Aesthetics aside, the bag has lived on in the resale market — and proven to be quite the commodity.
Fashionphile has seen 14 Motard Firebirds come and go on its platform, each selling "well below the original retail price of $5,400," according to Stephanie Wallin, a procurement specialist at the luxury resale company. Still, they've "flown off the shelves," so to speak, with some selling quickly for $2,000 to $2,400 in the last few months.
So, as some have argued, Louise might not be able to resell at a higher price — but she wouldn't have to worry about whether it would sell.
"It's still a very rare item that is highly sought-after to this day, mainly due to the nostalgia surrounding it," Wallin says. "For a Motard Firebird in excellent-to-new condition, with the matching luggage tag accessory, Louise could expect to sell for anywhere from $2,400 to $3,700, which is the highest approximate price point currently."
Plus, it wouldn't sit on a resale shelf for long: Motard Firebirds "are typically snapped up in 30 days or less," Wallis adds.

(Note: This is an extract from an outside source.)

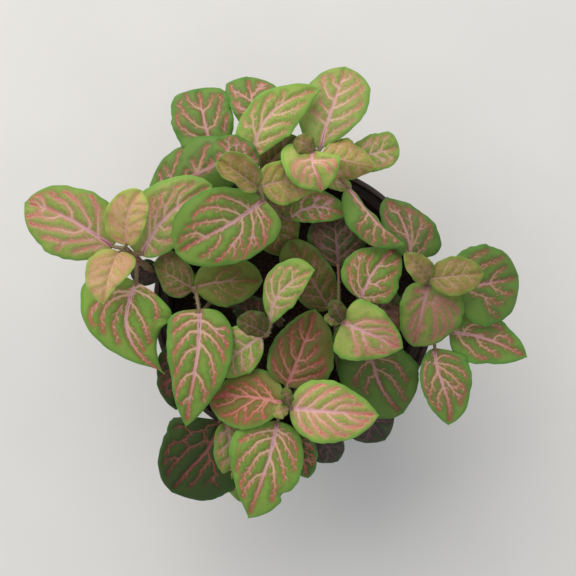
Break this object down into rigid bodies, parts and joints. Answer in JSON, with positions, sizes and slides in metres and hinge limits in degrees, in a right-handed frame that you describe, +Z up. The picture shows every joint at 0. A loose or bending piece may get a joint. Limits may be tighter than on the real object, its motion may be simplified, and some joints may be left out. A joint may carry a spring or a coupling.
{
  "type": "potted nerve plant",
  "caption": "Nerve plant with pink-veined oval leaves on low leafy shoots, rooted in peat in a round tapered nursery pot with a stacking collar and drain holes.",
  "frame": {"origin": "centre of the flat underside of the pot", "axes": "+Z up out of the pot; +X to the right and +Y away, as the plant is seen from above"},
  "size_m": [0.2112, 0.1885, 0.1499],
  "materials": {
    "pot_plastic": "thin moulded polypropylene, dark brown, satin",
    "peat": "moist dark peat, crumbly and matt",
    "leaf": "living leaf and stem, green with pink veins, softly glossy"
  },
  "bodies": {
    "root": {"pot": "pot_plastic", "peat": "peat", "shoot_left": "leaf", "shoot_west": "leaf", "shoot_middle": "leaf", "shoot_north": "leaf", "shoot_far": "leaf", "shoot_centre": "leaf", "shoot_right": "leaf", "shoot_near": "leaf", "shoot_low": "leaf"}
  },
  "joints": []
}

Knowing what I know today, I couldn't help but wonder if we were all too quick to judge the bag. With nothing to go off of except for appearances — and a slew of iconic styles in the six-season run to compare it to — was the contempt for this new design inevitable? When pitted against heavy-hitters like the Dior Saddle bag and Fendi baguette in a movie most don't even consider canon, it was no wonder the Motard Firebird, no matter how exclusive, seemed like an outlier. But after countless streams of the first movie, 13 years and one thriving career in fashion, I feel comfortable saying that I was wrong about this unique style. And if you're still not convinced, at the very least one should be able to appreciate the handbag for what it is: a piece of wearable art.